Exercise objective:
Please give the data below again in full, exactly as it stands.

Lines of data
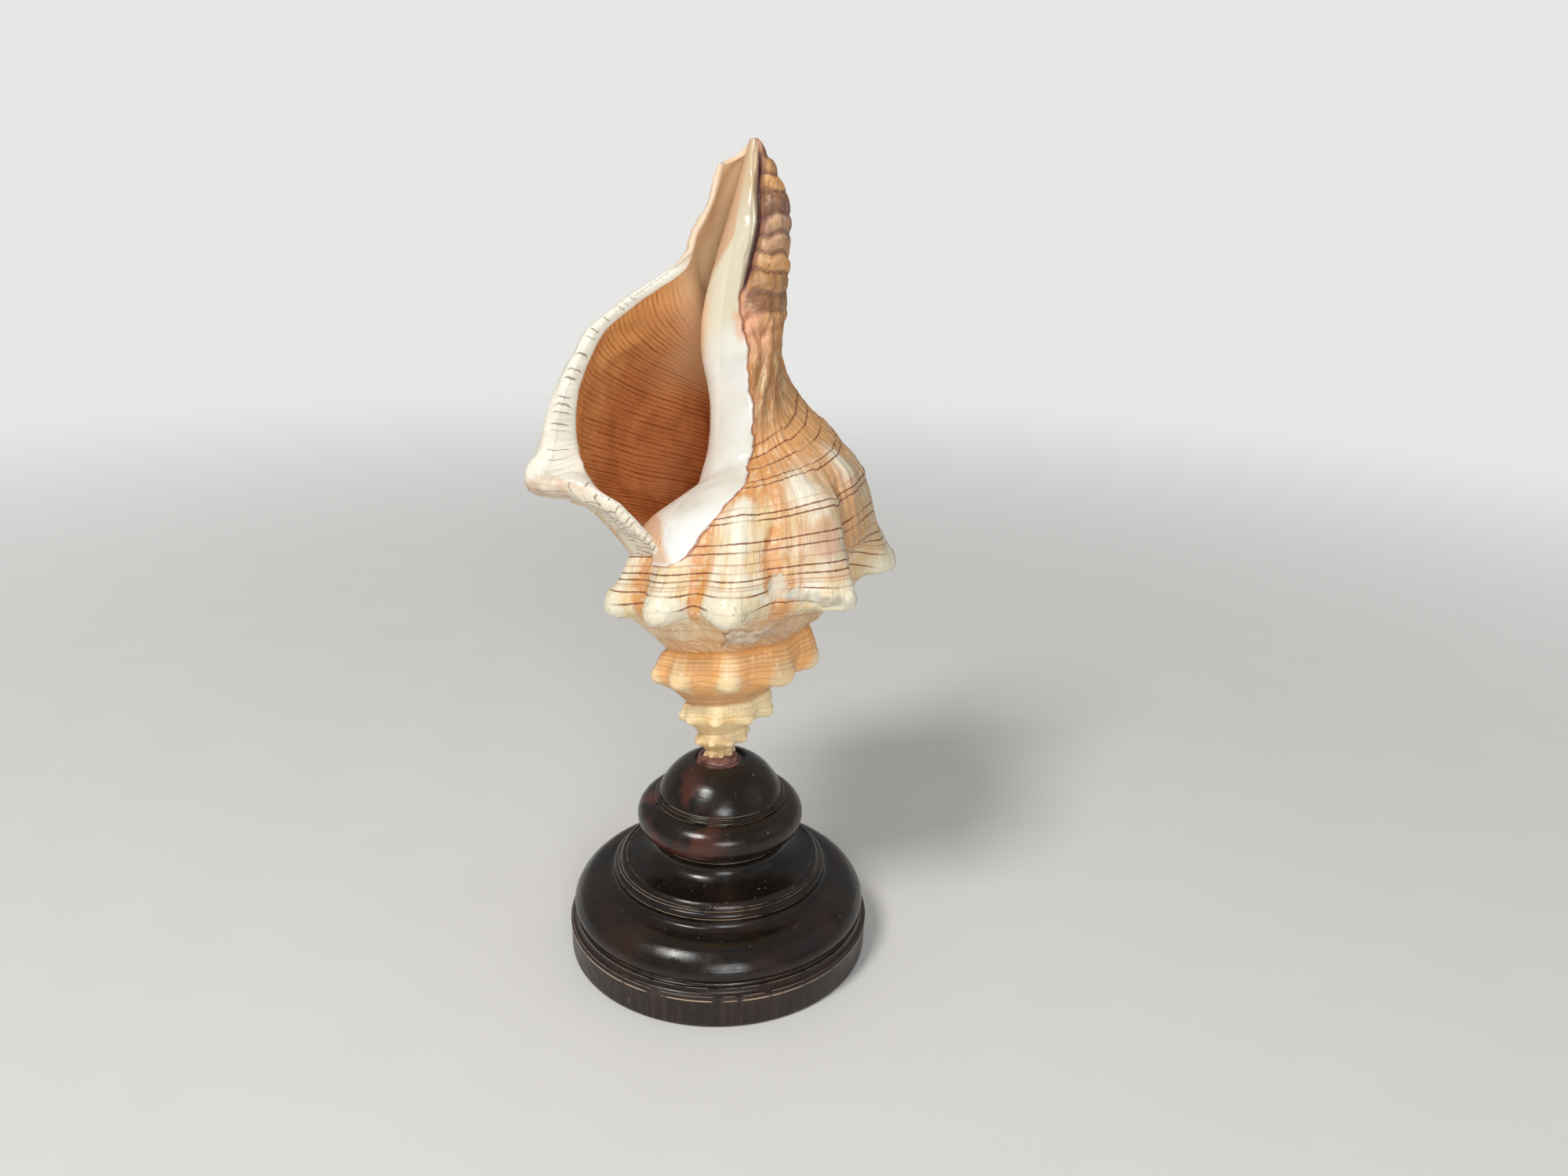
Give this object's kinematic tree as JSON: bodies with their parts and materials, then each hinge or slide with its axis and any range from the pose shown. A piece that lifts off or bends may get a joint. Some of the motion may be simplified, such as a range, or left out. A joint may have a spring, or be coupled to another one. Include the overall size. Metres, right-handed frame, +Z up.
{
  "type": "horse conch shell on a turned stand",
  "caption": "Knobbed horse conch shell with a cream and orange whorl and an open orange aperture, standing apex down on a turned black wooden stand.",
  "frame": {"origin": "middle of the stand's flat underside, on the stand's turning axis", "axes": "+Z up along the stand's axis and nearly along the shell's, its apex down; the aperture opens toward -Y with the outer lip at -X"},
  "size_m": [0.0878, 0.0882, 0.1962],
  "materials": {
    "shell_cream": "cream and orange shell, porcelain gloss inside the lip",
    "seat_resin": "dark brown glossy resin",
    "ebonised_wood": "polished near-black hardwood with worn brown edges"
  },
  "bodies": {
    "root": {"shell": "shell_cream", "seat": "seat_resin", "stand": "ebonised_wood"}
  },
  "joints": []
}
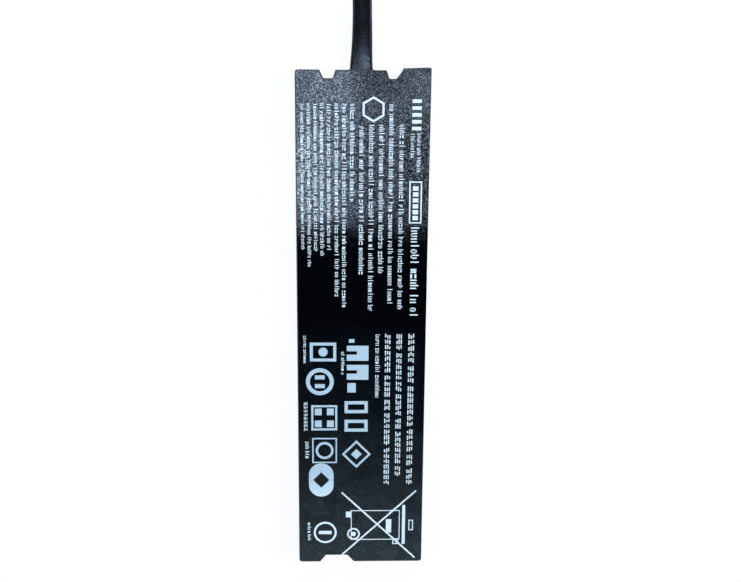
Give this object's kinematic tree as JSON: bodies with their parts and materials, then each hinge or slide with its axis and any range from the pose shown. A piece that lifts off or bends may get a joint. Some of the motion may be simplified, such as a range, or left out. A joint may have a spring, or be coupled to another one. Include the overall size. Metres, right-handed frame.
{
  "type": "raid battery module",
  "caption": "Slim backup battery module for a server storage controller: a flat notched black case with a printed film face and a short sleeved cable with a plug.",
  "frame": {"origin": "centre of the case's underside, without the cable", "axes": "+X across the case, +Y along it towards the cable end, +Z out of the printed film"},
  "size_m": [0.0452, 0.2556, 0.0057],
  "materials": {
    "housing_black": "fine moulded grain",
    "film_black": "satin film with a fine sparkle grain",
    "print_pale": "matte ink",
    "pouch_foil": "satin laminate foil",
    "tab_nickel": "plain nickel strip",
    "tape_white": "matte tape",
    "foam_grey": "open-cell foam",
    "flex_amber": "gloss film",
    "board_green": "solder mask",
    "chip_black": "moulded epoxy",
    "ceramic_white": "fired ceramic",
    "ceramic_tan": "fired ceramic",
    "fibre_sheet": "calendered fibre",
    "solder_tin": "bright solder",
    "lead_insulation": "smooth insulation",
    "grommet_black": "matte",
    "sleeve_black": "satin shrink tube",
    "plug_nylon": "natural nylon",
    "contact_brass": "plated",
    "tie_nylon": "nylon"
  },
  "bodies": {
    "root": {"tray": "housing_black", "lid": "housing_black", "front_film": "film_black", "print_rows": "print_pale", "print_marks": "print_pale", "cell_1": "pouch_foil", "cell_2": "pouch_foil", "cell_1_tabs": "tab_nickel", "cell_2_tabs": "tab_nickel", "cell_tape_1": "tape_white", "cell_tape_2": "tape_white", "foam_pad_1": "foam_grey", "foam_pad_2": "foam_grey", "conductor_strip": "flex_amber", "tab_tape": "flex_amber", "circuit_board": "board_green", "gauge_chip": "chip_black", "power_switches": "chip_black", "sense_resistor": "chip_black", "chip_fuse": "ceramic_white", "chip_capacitors": "ceramic_tan", "chip_resistors": "chip_black", "thermistor": "chip_black", "insulation_sheet": "fibre_sheet", "solder_joints": "solder_tin", "inner_leads": "lead_insulation", "cable_grommet": "grommet_black", "cable_sleeve": "sleeve_black", "plug_leads": "lead_insulation", "plug_housing": "plug_nylon", "plug_contacts": "contact_brass", "cable_tie": "tie_nylon"}
  },
  "joints": []
}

Output for this exercise:
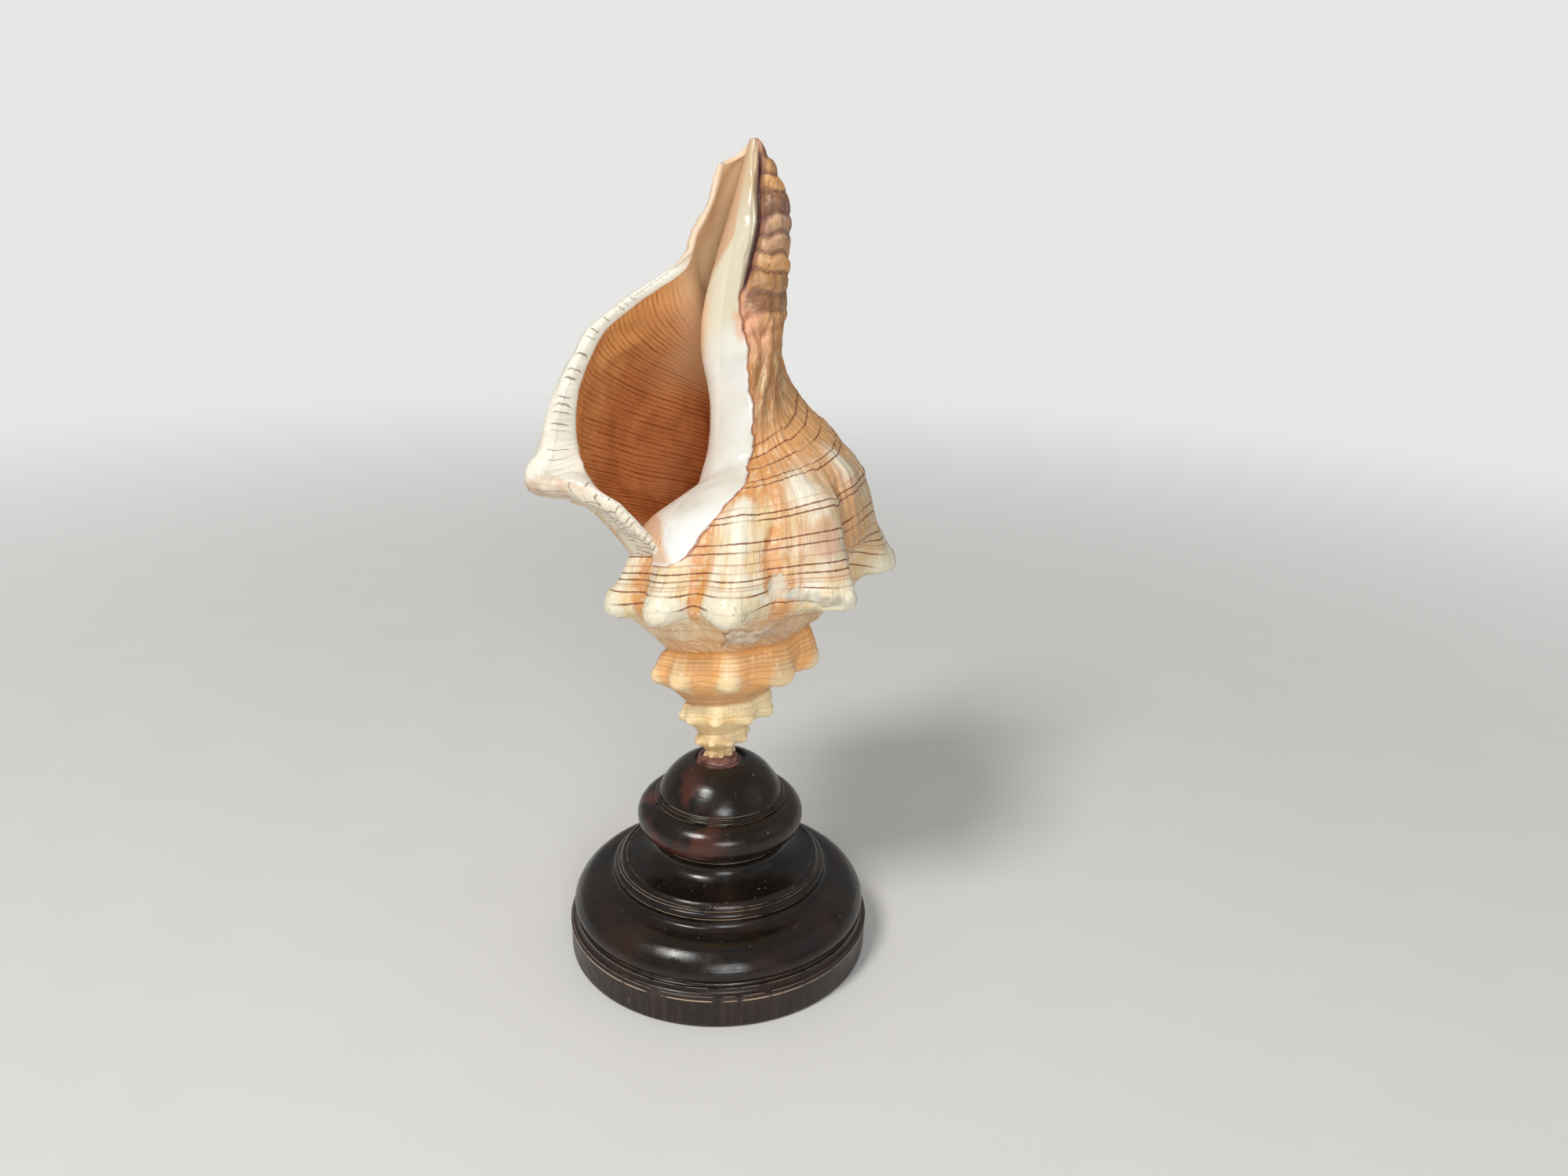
Give this object's kinematic tree as JSON: bodies with their parts and materials, then each hinge or slide with its axis and any range from the pose shown. A piece that lifts off or bends may get a joint. Some of the motion may be simplified, such as a range, or left out. A joint may have a spring, or be coupled to another one. Include the overall size. Metres, right-handed frame, +Z up.
{
  "type": "horse conch shell on a turned stand",
  "caption": "Knobbed horse conch shell with a cream and orange whorl and an open orange aperture, standing apex down on a turned black wooden stand.",
  "frame": {"origin": "middle of the stand's flat underside, on the stand's turning axis", "axes": "+Z up along the stand's axis and nearly along the shell's, its apex down; the aperture opens toward -Y with the outer lip at -X"},
  "size_m": [0.0878, 0.0882, 0.1962],
  "materials": {
    "shell_cream": "cream and orange shell, porcelain gloss inside the lip",
    "seat_resin": "dark brown glossy resin",
    "ebonised_wood": "polished near-black hardwood with worn brown edges"
  },
  "bodies": {
    "root": {"shell": "shell_cream", "seat": "seat_resin", "stand": "ebonised_wood"}
  },
  "joints": []
}
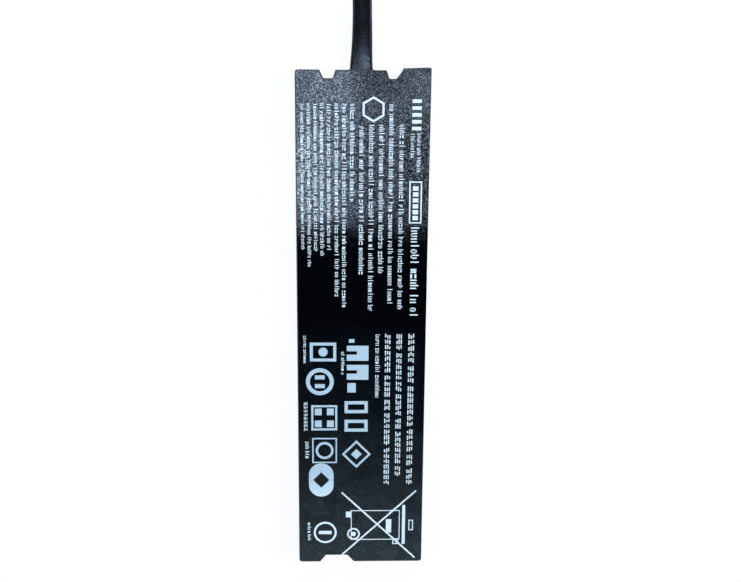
Give this object's kinematic tree as JSON: bodies with their parts and materials, then each hinge or slide with its axis and any range from the pose shown. A piece that lifts off or bends may get a joint. Some of the motion may be simplified, such as a range, or left out. A joint may have a spring, or be coupled to another one. Include the overall size. Metres, right-handed frame.
{
  "type": "raid battery module",
  "caption": "Slim backup battery module for a server storage controller: a flat notched black case with a printed film face and a short sleeved cable with a plug.",
  "frame": {"origin": "centre of the case's underside, without the cable", "axes": "+X across the case, +Y along it towards the cable end, +Z out of the printed film"},
  "size_m": [0.0452, 0.2556, 0.0057],
  "materials": {
    "housing_black": "fine moulded grain",
    "film_black": "satin film with a fine sparkle grain",
    "print_pale": "matte ink",
    "pouch_foil": "satin laminate foil",
    "tab_nickel": "plain nickel strip",
    "tape_white": "matte tape",
    "foam_grey": "open-cell foam",
    "flex_amber": "gloss film",
    "board_green": "solder mask",
    "chip_black": "moulded epoxy",
    "ceramic_white": "fired ceramic",
    "ceramic_tan": "fired ceramic",
    "fibre_sheet": "calendered fibre",
    "solder_tin": "bright solder",
    "lead_insulation": "smooth insulation",
    "grommet_black": "matte",
    "sleeve_black": "satin shrink tube",
    "plug_nylon": "natural nylon",
    "contact_brass": "plated",
    "tie_nylon": "nylon"
  },
  "bodies": {
    "root": {"tray": "housing_black", "lid": "housing_black", "front_film": "film_black", "print_rows": "print_pale", "print_marks": "print_pale", "cell_1": "pouch_foil", "cell_2": "pouch_foil", "cell_1_tabs": "tab_nickel", "cell_2_tabs": "tab_nickel", "cell_tape_1": "tape_white", "cell_tape_2": "tape_white", "foam_pad_1": "foam_grey", "foam_pad_2": "foam_grey", "conductor_strip": "flex_amber", "tab_tape": "flex_amber", "circuit_board": "board_green", "gauge_chip": "chip_black", "power_switches": "chip_black", "sense_resistor": "chip_black", "chip_fuse": "ceramic_white", "chip_capacitors": "ceramic_tan", "chip_resistors": "chip_black", "thermistor": "chip_black", "insulation_sheet": "fibre_sheet", "solder_joints": "solder_tin", "inner_leads": "lead_insulation", "cable_grommet": "grommet_black", "cable_sleeve": "sleeve_black", "plug_leads": "lead_insulation", "plug_housing": "plug_nylon", "plug_contacts": "contact_brass", "cable_tie": "tie_nylon"}
  },
  "joints": []
}